Und das sind nur zwei von unzähligen Einsatzmöglichkeiten für Marken. Aber ihre Funktion steht eigentlich nicht im Mittelpunkt des Tagungsbandes, der die Vorträge publiziert, die anlässlich eines Kolloquiums in Warwick, das im Juni 2017 unter dem Titel „Tokens: Culture, Connections, Communities“ stattfand, gehalten wurden. Die Aufsätze reichen von neolithischen Objekten, die als Tokens gedeutet werden, bis zum Ende des 18. Jahrhunderts. Den Link zur Moderne schafft ein Artikel von Bill Maurer, der athenische Tokens mit Fragen von Blockchain-Technologie vergleicht und dabei darüber spekuliert, wie ein Archäologe der Zukunft all die greifbaren Überbleibsel interpretieren wird, die mit der Blockchain-Technologie in Verbindung stehen.

Der Tagungsband legt seinen Schwerpunkt dabei eindeutig auf die Antike und die Archäologie. Die athenischen Ton-Marken und ihre römischen Äquivalente aus Blei werden in neun (von 16) Artikeln abgehandelt. Und ja, selbstverständlich ist darunter ein ausführlicher Beitrag zu der Gruppe der Spintrien und verwandter Produkte, bei dem Alexa Küter zu dem sehr nachvollziehbaren Schluss kommt, dass die These, es handle sich nicht um Wert-, sondern um Spielmarken immer noch am wahrscheinlichsten ist. Das Mittelalter ist mit einem Beitrag vertreten, die frühe Neuzeit mit drei Beiträgen, die sich alle vier mit Großbritannien beschäftigen. Dazu kommt eine Einleitung und der schon erwähnte Beitrag mit Bezug auf moderne Blockchain-Technologie. Das 19. und 20. Jahrhundert fehlen genauso wie der Rest der Welt.
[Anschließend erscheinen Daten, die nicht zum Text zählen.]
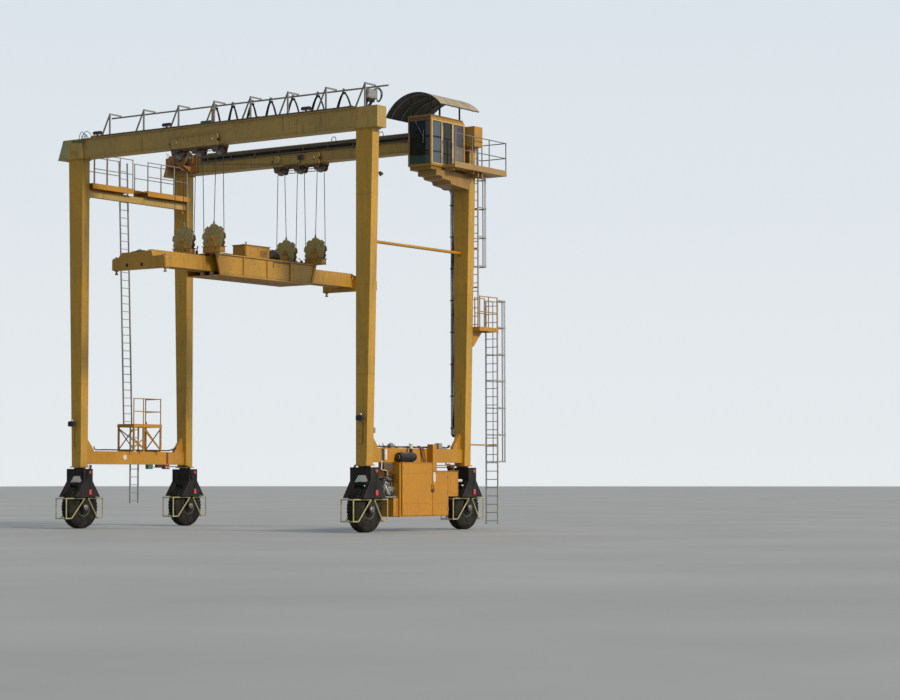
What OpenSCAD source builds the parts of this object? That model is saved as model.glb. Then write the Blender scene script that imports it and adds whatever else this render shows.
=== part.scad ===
// Rubber tyred gantry crane for freight containers: two tapered-leg frames, two girders,
// a trolley on each girder, and a telescopic spreader hung from both trolleys.
// X runs along the girders towards the cab, Y along the travel direction, Z up from the ground.

/* [Gantry frame] */
// Clear width between the inner faces of the left and right legs
clear_span = 12700; // [11500:50:15000]
// Distance between the centre planes of the near and far frames, along the travel direction
wheelbase = 5860; // [5400:20:7000]
// Height of the feet of the legs
foot_z = 2250; // [2230:10:2500]
// Height of the underside of the girders
girder_z = 13710; // [12900:10:15000]
// Width of a leg at its foot
leg_foot_w = 440; // [400:10:520]
// Width of a leg under the girder
leg_head_w = 700; // [600:10:800]
// Depth of a leg in the travel direction
leg_d = 380; // [340:10:440]
// Height of a girder
girder_h = 730; // [700:10:860]
// Width of a girder over its flanges
girder_w = 520; // [480:10:560]
// Width of a girder over its webs
girder_web_w = 380; // [320:10:400]
// Thickness of the girder flanges and of the plates at the ends of the legs
flange_t = 30; // [20:2:40]
// Overhang of the left girder ends past the legs
left_overhang = 490; // [420:2:640]
// Overhang of the right girder ends past the legs
girder_overhang = 250; // [150:10:300]
// Bevel at the top of the left girder ends
girder_bevel = 260; // [150:10:350]
// Height of the sill beams
sill_h = 490; // [380:10:540]
// Width of the sill beams
sill_w = 250; // [200:10:300]
// Gap from the feet of the legs up to the sill beams
sill_rise = 120; // [80:10:200]
// Width of the gusset plates at the ends of the sill beams
gusset_w = 480; // [300:10:600]
// Height of the gusset plates at the ends of the sill beams
gusset_h = 550; // [300:10:700]
// Height of the tie beam between the left legs, below the walkway
tie_drop = 250; // [230:10:500]
// Diameter of the pipe between the right legs
tie_pipe_d = 110; // [80:5:160]
// Height of the pipe between the right legs
tie_pipe_z = 9900; // [8600:50:11000]

/* [Wheels] */
// Outer diameter of a tyre
tyre_d = 1550; // [1400:10:1650]
// Width of a tyre
tyre_w = 450; // [400:10:480]
// Diameter of a rim
rim_d = 660; // [600:10:720]
// Width of a wheel yoke
yoke_w = 880; // [820:10:900]
// Depth of a wheel yoke in the travel direction
yoke_d = 440; // [420:10:560]
// Height of the lower edge of a yoke's box
yoke_bottom = 1160; // [1060:10:1250]
// Gap between a tyre and the yoke around it
tyre_gap = 40; // [25:5:60]
// Reach of the wheel guards in front of and behind the axle
guard_reach = 960; // [900:10:1100]
// Height of the lower pipe of the wheel guards
guard_low = 380; // [250:10:500]
// Diameter of the guard pipes
guard_pipe = 48; // [38:2:60]

/* [Trolley and hoist] */
// Distance of the load from the middle of the crane, to the left
load_offset = 820; // [0:10:1500]
// Length of a trolley
trolley_l = 2240; // [2220:10:2600]
// Height of a trolley's side plates above the underside of the girder
plate_rise = 380; // [360:10:460]
// Diameter of the trolley rollers
roller_d = 280; // [220:10:320]
// Diameter of the rope sheaves under a trolley
top_sheave_d = 300; // [260:10:340]
// Distance of a trolley's outer sheaves from the middle of the load
top_sheave_x = 950; // [900:10:1050]
// Diameter of the rope sheaves on the spreader
block_sheave_d = 910; // [800:10:960]
// Distance of each spreader sheave from the middle of the load
block_x = 703; // [650:1:760]
// Diameter of a hoist rope
rope_d = 26; // [20:1:40]
// Diameter of the flanges of a winch drum
drum_flange_d = 600; // [500:10:640]
// Diameter of a winch drum
drum_d = 440; // [360:10:460]
// Length of a winch drum
drum_l = 330; // [250:10:360]

/* [Spreader] */
// Height of the lower face of the spreader's main frame
spreader_z = 9080; // [7000:20:9400]
// Height of the spreader's main frame
spreader_h = 780; // [700:10:840]
// Width of the spreader's main frame
spreader_w = 1500; // [1400:10:1700]
// Length of the spreader's main frame along its lower edge
spreader_l = 5320; // [5200:10:5400]
// Slope of the main frame's ends
end_slope = 240; // [150:10:300]
// Height of the spreader's sheave axles above its main frame
block_rise = 520; // [480:10:600]
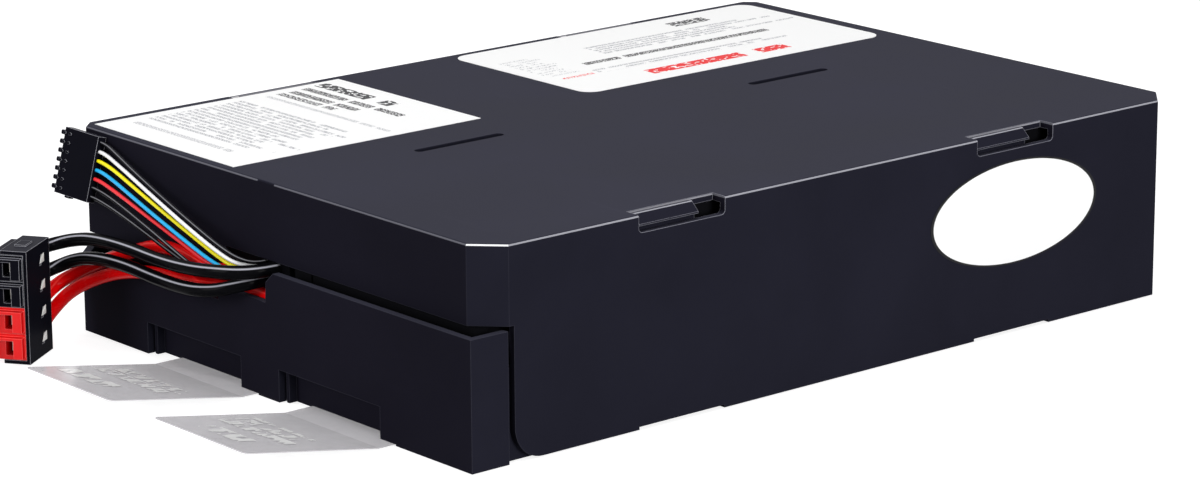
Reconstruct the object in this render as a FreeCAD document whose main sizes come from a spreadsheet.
import FreeCAD, Part

import math
import os
import re

import Sketcher
from FreeCAD import Placement, Rotation, Vector

# A sealed battery cartridge: four lead-acid blocks in a moulded tray, under a clip-down cover,
# with a power lead set, a sense lead and two film pull tabs at its front.
# X runs across the cartridge, Y from its front to its back, Z up. The origin is under its middle.

doc = FreeCAD.newDocument("battery_cartridge")

# ---------------------------------------------------------------- driving sizes, in millimetres
SIZES = {
    # case
    "Length": 308, "Width": 219, "Height": 70, "Wall": 2.4, "Clearance": 0.3,
    "RightChamfer": 9.2, "LeftChamfer": 4, "TopRound": 0.8,
    # cover
    "SkirtGap": 0.2, "SkirtReach": 11.1, "SkirtRound": 11, "FrontEdge": 44,
    "ApronEdge": 33, "ApronRoom": 17.9, "BackEdge": 44,
    "WindowLength": 36, "WindowPitch": 149, "WindowRoom": 0.9, "WindowDrop": 5.8, "WindowRound": 1.5,
    "NotchRise": 1.2, "SlotLength": 37, "SlotWidth": 3.6, "SlotPlace": -2.4,
    # tray
    "Proud": 6, "TrayTop": 42.6, "TrayCorner": 8.3,
    "LowTop": 27.6, "StepTop": 32.2, "StepSide": 22, "NotchSide": 4, "NotchRun": 4.5,
    "SideWallTop": 30, "SideRibFirst": 8, "SideRibSpan": 262, "RibRise": 8, "RibWidth": 1.8,
    "ArmFront": 1.1, "ArmRear": 10.3, "ArmThick": 2, "HookReach": 2, "HookDrop": 4, "HookShort": 0.4,
    "HookLip": 0.6,
    "RecessPlace": 37, "RecessWidth": 53.2, "RecessTop": 11, "RecessDepth": 5,
    "RecessRibPlace": 1.4, "RecessRibWide": 1.4, "RecessRibSet": 2,
    # lead guide behind the front opening
    "GuideLeft": 25, "GuideRight": 7.6, "GuideLow": 34.4, "GuideTop": 43.8, "GuideThick": 1.5,
    "GuideLobe": 6, "LoomRise": 2.4, "PostWidth": 3, "PostGap": 0.4,
    # blocks and their terminals
    "BlockLength": 151, "BlockTall": 94, "BlockGap": 0.1, "BlockRound": 4, "SideGap": 2,
    "LidTall": 9, "LidGroove": 0.5, "VentLength": 118, "VentWide": 22, "VentUp": 10, "VentRise": 0.8,
    "TerminalPlace": 61.5, "TerminalRise": 37.5, "BladeWide": 6.35, "BladeThick": 0.8, "BladeLong": 6.2,
    "BladeHole": 2,
    "BootLong": 6.4, "BootWide": 7.8, "BootThick": 3.4,
    # leads
    "PowerCable": 4.6, "SenseWire": 1.3, "InnerLead": 3.4, "SenseLoom": 3,
    "SleeveLong": 16, "SleeveRadius": 2.6,
    # power connector
    "RetainerDeep": 20, "RetainerRoom": 0.15, "RetainerPlate": 1.3, "RetainerTop": 9.3,
    "PlateSlot": 3.4, "PlateSlotWide": 1.7, "PlateSlotBack": 12.6, "KeySet": 0.15, "PowerYaw": 35,
    "BossWide": 3.9, "BossLong": 6, "BossRise": 0.5, "BossSide": 2.8, "BossBack": 6.4,
    "HousingWide": 12, "HousingTall": 8.9, "HousingPitch": 9, "HousingFirst": 5.9, "HousingFront": 2.4,
    "CableIn": 6.25, "MouthWide": 3.4, "MouthTall": 6, "MouthDeep": 9, "TongueWide": 3.6,
    "ContactThick": 1.6, "ContactTall": 4.4,
    # sense connector
    "SenseLong": 21.8, "SenseTall": 22.6, "SenseThick": 3.2, "SensePitch": 3.1, "SenseFirst": 2,
    "SenseLean": 15, "ToothDeep": 2.2, "ToothTall": 1.5, "ToothRound": 0.6,
    "PinLong": 1.2, "PinWide": 0.8, "LugPlace": 14, "LugLong": 2.4, "LugDrop": 0.8,
    # labels and pull tabs
    "LabelThick": 0.15, "FrontLabelWide": 80.3, "FrontLabelLong": 103.3, "FrontLabelEdge": 4.5,
    "FrontLabelFront": 3.3, "RearLabelWide": 76.5, "RearLabelLong": 143, "RearLabelEdge": 4,
    "RearLabelBack": 7, "RearLabelRound": 6,
    "OvalLong": 79.4, "OvalTall": 36, "OvalPlace": 74.8, "OvalRise": 42.3,
    "TabThick": 0.3, "TabPocket": 0.5, "TabUnder": 50, "TabCrease": 6, "TabReach": 56.6, "TabRise": 9,
    "TabRound": 2,
    "TabLeftPlace": -26.5, "TabLeftWide": 49, "TabRightPlace": 46, "TabRightWide": 49,
}

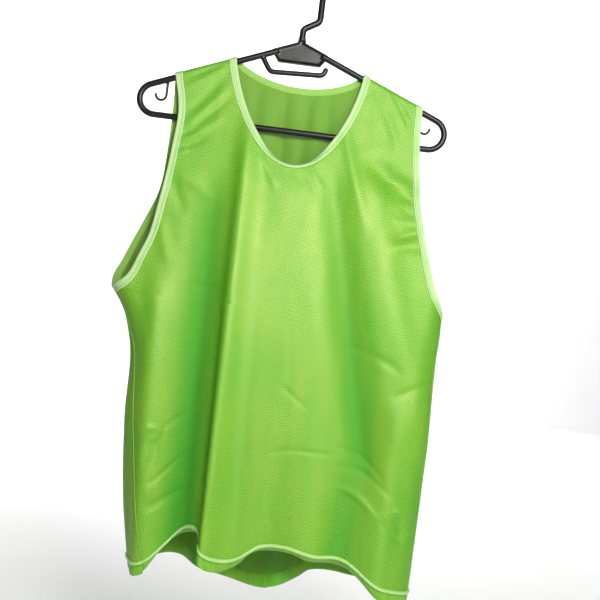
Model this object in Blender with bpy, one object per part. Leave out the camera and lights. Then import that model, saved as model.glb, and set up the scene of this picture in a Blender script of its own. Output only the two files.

Dies wäre nun alles kein Problem, würde der Verlag diesen Band nicht mit einem Klappentext bewerben, der behauptet, es handle sich um das erste wissenschaftliche Werk, das das komplette zeitliche Spektrum von der Vorgeschichte bis zur Moderne abdecke. Das stimmt nicht. Der Sammelband fokussiert sich auf die Antike mit einem besonderen Schwerpunkt auf Athen und Rom und bezieht am Rande ein paar englische Themen mit ein. Was sicher nicht verwundert, wenn man in Betracht zieht, dass die Herausgeber ausschließlich in der Antike verwurzelt sind.

Die Neuzeit findet in der Numismatik nicht statt

Damit spiegelt dieser Band hervorragend, wie die historischen Perioden in der numismatischen Forschung heute gewichtet sind. Die Neuzeit ab 1800 findet mehr oder weniger nicht statt. Lustig ist, dass man dies noch nicht einmal bemerkt. Wie sonst könnte man erklären, dass dieser Buchklappentext verfasst wurde.

Hätte man tatsächlich die ganze Geschichte der Tokens analysieren wollen, wäre es unvermeidlich gewesen, auch die Phänomene des 19. und 20. Jahrhunderts zur Kenntnis zu nehmen. Mir fallen da auf die Schnelle gleich zwei Autoren ein, die tatsächlich dafür hätten sorgen können, dass ein epochenübergreifender Band entstanden wäre: Hans-Ludwig Grabowski mit seiner tiefschürfenden Studie zu Geld und Geldersatz in den deutschen Konzentrationslagern und Ruedi Kunzmann, der umfassende Kataloge zu den Bier-, Milch- und Konsummarken der Schweiz geschrieben hat.

Zusammenfassung

Nun, beide hätten wohl eher keine Lust gehabt, auf Englisch vorzutragen, aber das ist eine andere Geschichte. Fassen wir also zusammen: Wer mehr über antike Tokens wissen möchte, der sollte sich diesen Sammelband kaufen. Vor allem für diejenigen, die sich für die Wirtschaftsgeschichte Athens interessieren, wird viel geboten.

Wer mehr über die Funktion und Bedeutung von Tokens lernen möchte, muss auf ein anderes Buch warten.